歌詞は元々イタリア語ですが、歌詞の一部が英語になったものがよく演奏されます。大海原を思わせる緩やかなボレロのリズムに乗って、晴れやかな船出が描かれます。

 

2.サラ・ブライトマンアンドレア・ボチェッリは双方ともクラッシック一辺倒ではない軽やかな発声。非常に親和性が高く心地いいです。また、伸びやかな高音には、オペラやミュージカルで鍛えたからこそ出せる確かな職人技を感じます。それと比べると中島と布施は音程が悪く方向性もバラバラに聞こえます。

 

3.オペラとポップスの融合スタイルなので、演奏には幅広い音域にわたる発声技術と明瞭な言葉が大前提です。その上での注意事項としては、頑張って歌わないことだと思います。1オクターブの跳躍を表情を変えずにできる余裕を持って、冷静に演奏すると効果的です。(♯∂)

 

 

まず、日本版の中島と布施のは、TV番組で放映したライブなので、洋盤の完成作品に対して比べるのは、フェアではないと、お二人の名誉のためにも、記しておきます。

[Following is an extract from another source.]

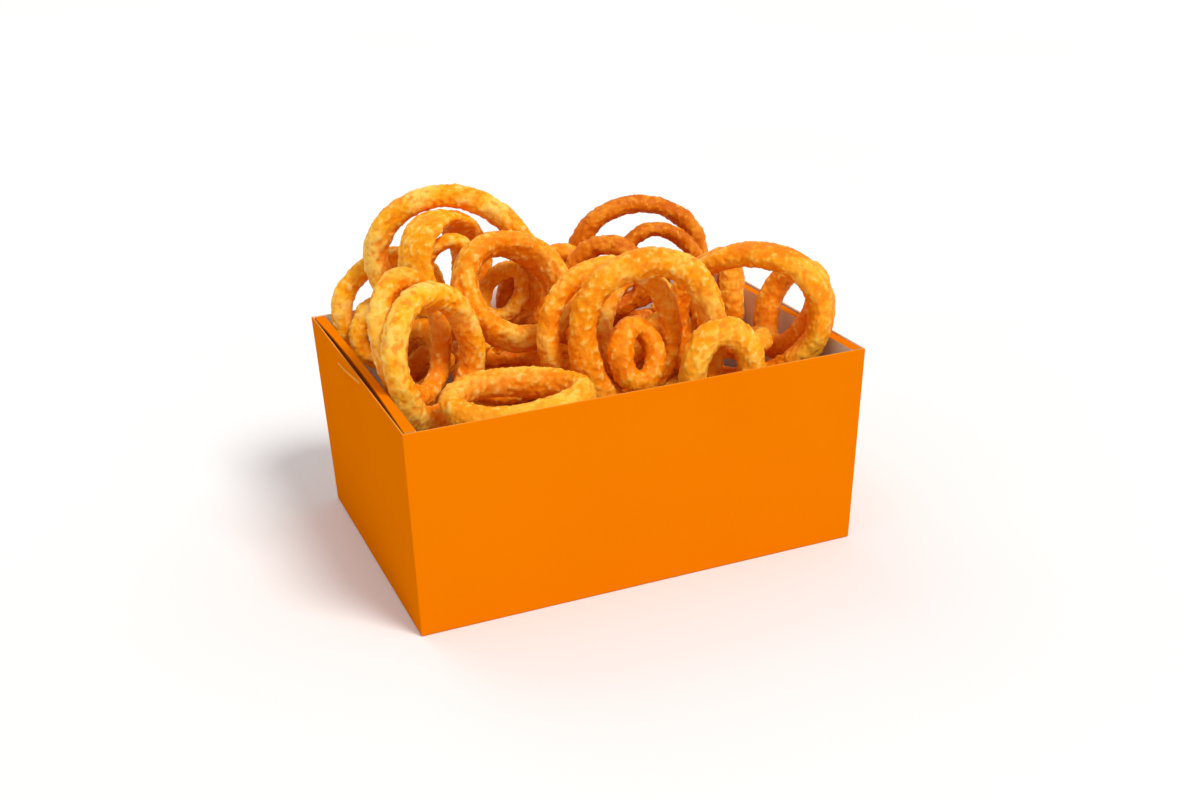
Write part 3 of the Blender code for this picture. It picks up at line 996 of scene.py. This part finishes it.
@dataclass
class Carton:
    """The paperboard carton and its two folded ends, with a crease in the left one.

    The crease's points and patches are given by y and z on the left end's outer side.
    """

    fold_nodes: tuple[str, ...] = ("end_fold_left", "end_fold_right")
    flat_angle: float = 1.0
    fold_angle: float = 50.0
    fold_radius: float = 0.35 * MM
    fold_steps: int = 2
    square_on: float = 0.9
    slanting: float = 0.5
    rim_depth: float = 1.0 * MM
    cut_area: float = 20 * MM * MM
    crease: tuple[PanelPoint, ...] = (
        (26.6 * MM, 84.2 * MM),
        (14.4 * MM, 84.9 * MM),
        (-12.2 * MM, 88.4 * MM),
    )
    crease_margin: float = 4 * MM
    crease_edge: float = 0.1 * MM
    crease_top: float = 89.2 * MM
    crease_side: float = -95 * MM
    crease_cuts: int = 60
    crease_lift: float = 0.35 * MM
    crease_width: float = 0.7 * MM
    dent_depth: float = 0.25 * MM
    dent_away: float = 1.9 * MM
    dent_width: float = 0.9 * MM
    scuff_from: float = 0.6
    shell: bpy.types.Object | None = field(default=None, init=False, repr=False)
    folds: list[bpy.types.Object] = field(default_factory=list, init=False, repr=False)

    def build(self, frame: dict) -> None:
        """Join the board's flat faces, round the carton's folds and lift the crease.

        Args:
            frame: The loaded frame.
        """
        self.shell = merged_copy(frame["nodes"]["carton"], "carton_board")
        self.folds = [merged_copy(frame["nodes"][name], f"{name}_board") for name in self.fold_nodes]
        for piece in (self.shell, *self.folds):
            activate(piece)
            bpy.ops.object.mode_set(mode="EDIT")
            bpy.ops.mesh.select_all(action="SELECT")
            bpy.ops.mesh.dissolve_limited(angle_limit=math.radians(self.flat_angle))
            bpy.ops.object.mode_set(mode="OBJECT")
        rounding = self.shell.modifiers.new("rounded folds", "BEVEL")
        rounding.width = self.fold_radius
        rounding.segments = self.fold_steps
        rounding.limit_method = "ANGLE"
        rounding.angle_limit = math.radians(self.fold_angle)
        apply_modifiers(self.shell)
        low, high = self.crease_patch()
        self.cut_patch(low, high)
        self.lift_crease(low, high)

    def crease_patch(self) -> tuple[PanelPoint, PanelPoint]:
        """Find the patch of the left end's outer side that holds the crease.

        Returns:
            The patch's lowest and its highest y and z.
        """
        across, above = zip(*self.crease)
        low = (min(across) - self.crease_margin, min(above) - self.crease_margin)
        high = (max(across) + self.crease_margin, min(max(above) + self.crease_margin, self.crease_top))
        return low, high

    def select_left_panel(self, low: PanelPoint, high: PanelPoint) -> None:
        """Select the faces of the left end's outer side whose middles are in a patch.

        Args:
            low: The patch's lowest y and z.
            high: Its highest y and z.
        """
        activate(self.shell)
        for polygon in self.shell.data.polygons:
            x, y, z = polygon.center
            on_panel = polygon.normal.x < -self.square_on and x < self.crease_side
            polygon.select = on_panel and low[0] < y < high[0] and low[1] < z < high[1]

    def cut_patch(self, low: PanelPoint, high: PanelPoint) -> None:
        """Cut a patch free of the left end's outer side and divide it finely.

        Args:
            low: The patch's lowest y and z.
            high: Its highest y and z.
        """
        for axis, direction in enumerate(((0.0, 1.0, 0.0), (0.0, 0.0, 1.0))):
            for limit in (low[axis], high[axis]):
                self.select_left_panel((-math.inf, -math.inf), (math.inf, math.inf))
                bpy.ops.object.mode_set(mode="EDIT")
                bpy.ops.mesh.bisect(plane_co=tuple(part * limit for part in direction), plane_no=direction)
                bpy.ops.object.mode_set(mode="OBJECT")
        self.select_left_panel(low, high)
        bpy.ops.object.mode_set(mode="EDIT")
        bpy.ops.mesh.subdivide(number_cuts=self.crease_cuts)
        bpy.ops.object.mode_set(mode="OBJECT")

    def crease_distance(self, places: np.ndarray) -> np.ndarray:
        """Measure how far places lie from the crease.

        Args:
            places: One row of x, y and z for each place.

        Returns:
            Each place's distance from the nearest stretch of the crease.
        """
        away = []
        for first, last in zip(self.crease, self.crease[1:]):
            along = np.subtract(last, first)
            offset = places[:, 1:] - first
            share = np.clip(offset @ along / (along @ along), 0.0, 1.0)
            away.append(np.linalg.norm(offset - np.outer(share, along), axis=1))
        return np.minimum.reduce(away)

    def lift_crease(self, low: PanelPoint, high: PanelPoint) -> None:
        """Lift the crease, dent the board beside it and record where it is scuffed.

        Args:
            low: The crease's patch, its lowest y and z.
            high: Its highest y and z.
        """
        places = vertex_places(self.shell)
        away = self.crease_distance(places)
        inside = places[:, 0] < self.crease_side
        for axis in (0, 1):
            spot = places[:, axis + 1]
            inside &= (spot > low[axis] + self.crease_edge) & (spot < high[axis] - self.crease_edge)
        lift = np.where(inside, np.exp(-(away / self.crease_width) ** 2), 0.0)
        dent = np.where(inside, np.exp(-((away - self.dent_away) / self.dent_width) ** 2), 0.0)
        places[:, 0] -= self.crease_lift * lift
        places[:, 0] += self.dent_depth * dent
        self.shell.data.vertices.foreach_set("co", places.ravel())
        record_values(self.shell, "scuff", np.where(lift > self.scuff_from, lift, 0.0))
        self.shell.data.update()

    def dress(self, boards: dict[BoardSide, bpy.types.Material]) -> None:
        """Give each face of the board its finish and put the pieces in the frame.

        Args:
            boards: The board material of each side.
        """
        order = list(BoardSide)
        low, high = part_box("carton")
        centre = (low + high) / 2.0
        for piece in (self.shell, *self.folds):
            for side in order:
                piece.data.materials.append(boards[side])
        for polygon in self.shell.data.polygons:
            polygon.material_index = order.index(self.shell_side(polygon, centre, high.z))
        for fold in self.folds:
            for polygon in fold.data.polygons:
                polygon.material_index = order.index(self.fold_side(polygon, centre))
        for piece, node in zip((self.shell, *self.folds), ("carton", *self.fold_nodes)):
            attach(piece, BODY)
            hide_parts(node)

    def shell_side(self, polygon: bpy.types.MeshPolygon, centre: Vector, rim: float) -> BoardSide:
        """Say which side of the board a face of the shell is.

        Args:
            polygon: The face.
            centre: The middle of the carton.
            rim: The height of the cut rim.

        Returns:
            The side of the board that the face shows.
        """
        normal = polygon.normal
        if normal.z > self.square_on and polygon.center.z > rim - self.rim_depth:
            return BoardSide.CUT
        if (polygon.center - centre).normalized().dot(normal) <= 0.0:
            return BoardSide.BARE
        on_a_fold = max(abs(component) for component in normal) < self.square_on
        return BoardSide.WORN if on_a_fold else BoardSide.PRINTED

    def fold_side(self, polygon: bpy.types.MeshPolygon, centre: Vector) -> BoardSide:
        """Say which side of the board a face of a folded end is.

        Args:
            polygon: The face.
            centre: The middle of the carton.

        Returns:
            The side of the board that the face shows.
        """
        if polygon.area < self.cut_area:
            return BoardSide.CUT
        outwards = math.copysign(1.0, polygon.center.x - centre.x) * polygon.normal.x
        printed = polygon.normal.z > self.slanting or outwards > self.slanting
        return BoardSide.PRINTED if printed else BoardSide.BARE


@dataclass(frozen=True)
class Softlight:
    """One large soft light, far enough off to light everything evenly."""

    name: str
    towards: Point
    strength: float
    spread: float
    colour: Colour = (1.0, 1.0, 1.0)

    def build(self) -> None:
        """Hang the light and aim it at the carton."""
        lamp = bpy.data.lights.new(self.name, "SUN")
        lamp.energy = self.strength
        lamp.angle = math.radians(self.spread)
        lamp.color = self.colour
        item = bpy.data.objects.new(self.name, lamp)
        bpy.context.scene.collection.objects.link(item)
        item.location = self.towards
        item.rotation_euler = Vector(self.towards).to_track_quat("Z", "Y").to_euler()


@dataclass
class Studio:
    """The floor, the lights and the camera."""

    floor_size: float = 400.0
    floor_drop: float = 0.2 * MM
    floor_clouds: Blotches = Blotches(0.4, 2.0, 0.5)
    floor_shade: Colour = (0.86, 0.86, 0.865)
    floor_colour: Colour = (0.88, 0.88, 0.885)
    floor_roughness: float = 0.85
    floor_gloss: float = 0.1
    softlights: tuple[Softlight, ...] = (
        Softlight("key", (0.32, -0.66, 0.95), 2.2, 20.0, (1.0, 0.985, 0.96)),
        Softlight("back", (-0.25, 0.9, 0.9), 0.45, 40.0),
    )
    room_colour: Colour = (1.0, 0.99, 0.98)
    room_strength: float = 0.54
    eye: Point = (-0.2227, -0.5853, 0.3089)
    turn: float = -21.74
    rise: float = 21.89
    roll: float = -2.16
    lens_mm: float = 45.27
    sensor_mm: float = 36.0
    nearest: float = 0.01

    def build(self) -> None:
        """Set the studio up."""
        self.lay_floor()
        for softlight in self.softlights:
            softlight.build()
        self.fill_light()
        self.place_camera()

    def lay_floor(self) -> None:
        """Lay the plain pale floor."""
        deselect_all()
        bpy.ops.mesh.primitive_plane_add(size=self.floor_size, location=(0.0, 0.0, -self.floor_drop))
        floor = bpy.context.object
        floor.name = "studio_floor"
        graph = Graph("pale_floor")
        clouds = graph.noise(self.floor_clouds)
        graph.link(graph.ramp(clouds, NOISE_RANGE, (self.floor_shade, self.floor_colour)),
                   graph.shader.inputs["Base Color"])
        graph.shader.inputs["Roughness"].default_value = self.floor_roughness
        graph.shader.inputs["Specular IOR Level"].default_value = self.floor_gloss
        floor.data.materials.append(graph.material)

    def fill_light(self) -> None:
        """Light the whole scene softly from all round."""
        world = bpy.data.worlds.new("soft_room")
        world.use_nodes = True
        background = world.node_tree.nodes["Background"]
        background.inputs["Color"].default_value = (*self.room_colour, 1.0)
        background.inputs["Strength"].default_value = self.room_strength
        bpy.context.scene.world = world
        bpy.context.scene.view_settings.view_transform = "Standard"

    def place_camera(self) -> None:
        """Stand the camera where the photograph was taken from."""
        turn, rise, roll = (math.radians(angle) for angle in (self.turn, self.rise, self.roll))
        level_share = math.cos(rise)
        back = Vector((math.sin(turn) * level_share, -math.cos(turn) * level_share, math.sin(rise)))
        right = Vector((math.cos(turn), math.sin(turn), 0.0))
        above = back.cross(right)
        across = right * math.cos(roll) + above * math.sin(roll)
        upwards = above * math.cos(roll) - right * math.sin(roll)
        lens = bpy.data.cameras.new("camera")
        lens.lens = self.lens_mm
        lens.sensor_width = self.sensor_mm
        lens.clip_start = self.nearest
        camera = bpy.data.objects.new("camera", lens)
        bpy.context.scene.collection.objects.link(camera)
        matrix = Matrix((across, upwards, back)).transposed().to_4x4()
        matrix.translation = Vector(self.eye)
        camera.matrix_world = matrix
        bpy.context.scene.camera = camera


def fry_standing_rings(frame: dict, batters: dict[Tone, bpy.types.Material]) -> list[bpy.types.Object]:
    """Fry every standing ring of the frame.

    Args:
        frame: The loaded frame.
        batters: The batter material of each tone.

    Returns:
        The finished rings.
    """
    fried = []
    for node in sorted(frame["nodes"]):
        if node.startswith("ring_"):
            usual = Tone.AMBER if "between" in node else Tone.GOLDEN
            ring = FriedRing(node, TONES.get(node, usual))
            ring.build(frame)
            ring.dress(batters)
            fried.append(ring.piece)
    return fried


def main() -> None:
    """Build the carton, the heap and the studio, and report each piece."""
    logging.basicConfig(level=logging.INFO, format="%(message)s")
    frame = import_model()
    batters = {tone: finish.material() for tone, finish in BATTERS.items()}
    boards = {side: finish.material() for side, finish in BOARDS.items()}
    carton = Carton()
    carton.build(frame)
    carton.dress(boards)
    heap = LowerHeap()
    heap.build(frame)
    heap.dress(batters)
    food = [heap.core, *heap.rings, *fry_standing_rings(frame, batters)]
    crumbs = Crumbs()
    crumbs.build(food)
    crumbs.dress(batters)
    food.extend(crumbs.pieces)
    for piece in (carton.shell, *carton.folds, *food):
        LOG.info("%s: %d faces", piece.name, len(piece.data.polygons))
    LOG.info("batter: %d faces in all", sum(len(piece.data.polygons) for piece in food))
    Studio().build()


if __name__ == "__main__":
    main()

松本隆の訳詞の素晴らしいことばで、どのようにプロが処理展開するのかを聞いてほしいものです。

「ゆりかごみたいに あなたに甘えた日々」

「旅行カバンにつめこんで船に乗る」

からはじまる出だしのあと、

「光の、消、え、た街」(布施)

「みつ、め、あう、まなざしだけがしゃべりすぎ」(中島)

「いい、かけた、ことばを 汽笛がさらう」(布施)

この3行のフレーズでの即興的なかけあいは、日本語のことばとメロディとの構成、フレーズの展開力で、見事に呼吸とともに、オリジナルな表現に結びつけています。